The acquisition comes on the heels of a shopping spree by Disney chairman Michael Eisner and studio chief Jeffrey Katzenberg designed to increase Disney’s film output while giving the studio some non-animated films to compete with on Oscar night. Among their recent deals:
·A five-year, $25 million contract with ex-Twentieth Century Fox chairman Joe Roth to make 25 sophisticated films like the romantic comedy I Love Trouble (starring Nick Nolte and Julia Roberts and slated to start shooting this fall).

·A three-year deal with the Oscar-winning Howards End team of Ismail Merchant and James Ivory, which allows them to produce as many $12 million movies as they want, starting with the upcoming Jefferson in Paris, costarring The Player‘s Greta Scacchi, and an adaptation of Henry James’ Portrait of a Lady.

·An attempt by Katzenberg to bring once-spurned Disney animator Tim Burton back into the fold. The Batman director will deliver his first Disney animated feature, The Nightmare Before Christmas, for the fall.

If you add up the numbers, Disney will be in a position to release as many as 60 movies in 1994, compared with 27 in 1992. Moreover, these films will be made by producers and distributors who recognize the importance of the bottom line. ”Market share is Hollywood’s new mantra,” explains Dave Davis of Paul Kagan Associates, an entertainment research firm. ”Disney already has the lowest production costs and was the most profitable studio in 1992. Now they’re lowering costs even further by making lower-budget product like Merchant/Ivory or Miramax films.”

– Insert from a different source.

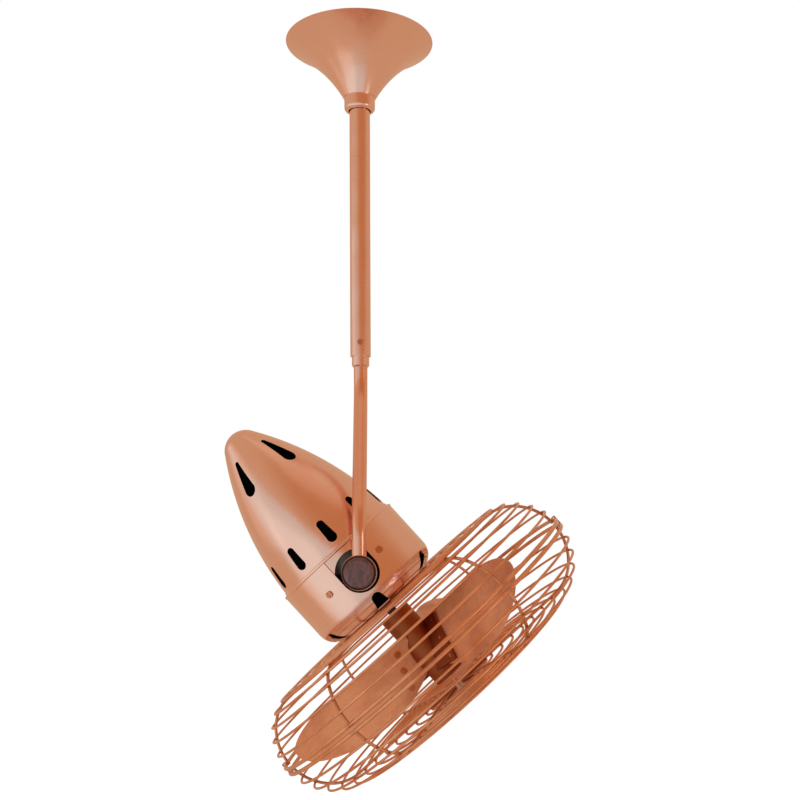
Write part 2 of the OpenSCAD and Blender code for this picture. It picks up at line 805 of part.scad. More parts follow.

This may leave Warner Bros., current owner of the market-share crown and Disney’s biggest rival, in the uncomfortable and unfamiliar position of playing second fiddle. Throughout the ’80s, Warner always developed, produced, and released more projects than anyone else. While Hollywood has been titillated by the recent squabble between Disney and Time Warner over theme-park advertising (and Eisner’s abrupt decision to yank Disney ads from all Time Inc. magazines, including Entertainment Weekly), the real battle between the two companies is at the box office. Warner has been sticking to its tried-and-true game plan of hiring producers and releasing 28 movies a year; Disney has been steadily increasing output — its 1993 release slate was up to 31 films even before it announced the Miramax pact.

It’s ironic that Warner, whose music division grew powerful in the ’60s and ’70s by buying up smaller record labels like Elektra, seems to be waiting out the similar game in the movie business — even as the competition jumps in. Sony now boasts several brand-name film divisions, including Columbia, TriStar, and the art-film distributor Sony Pictures Classics (Howards End). Universal has invested in PolyGram’s Gramercy Pictures. Now Disney boasts two mainstream arms, Hollywood and Touchstone; the children’s label, Disney; plus Miramax. (Warner executives declined requests for comment.)

”We are going into the age of software,” says one Disney executive, explaining the strategy, ”where the wealth of the studio is no longer in its distribution but in the product. You want to have just as many movies as you can.” At this rate, Mickey will be a mighty mouse, indeed.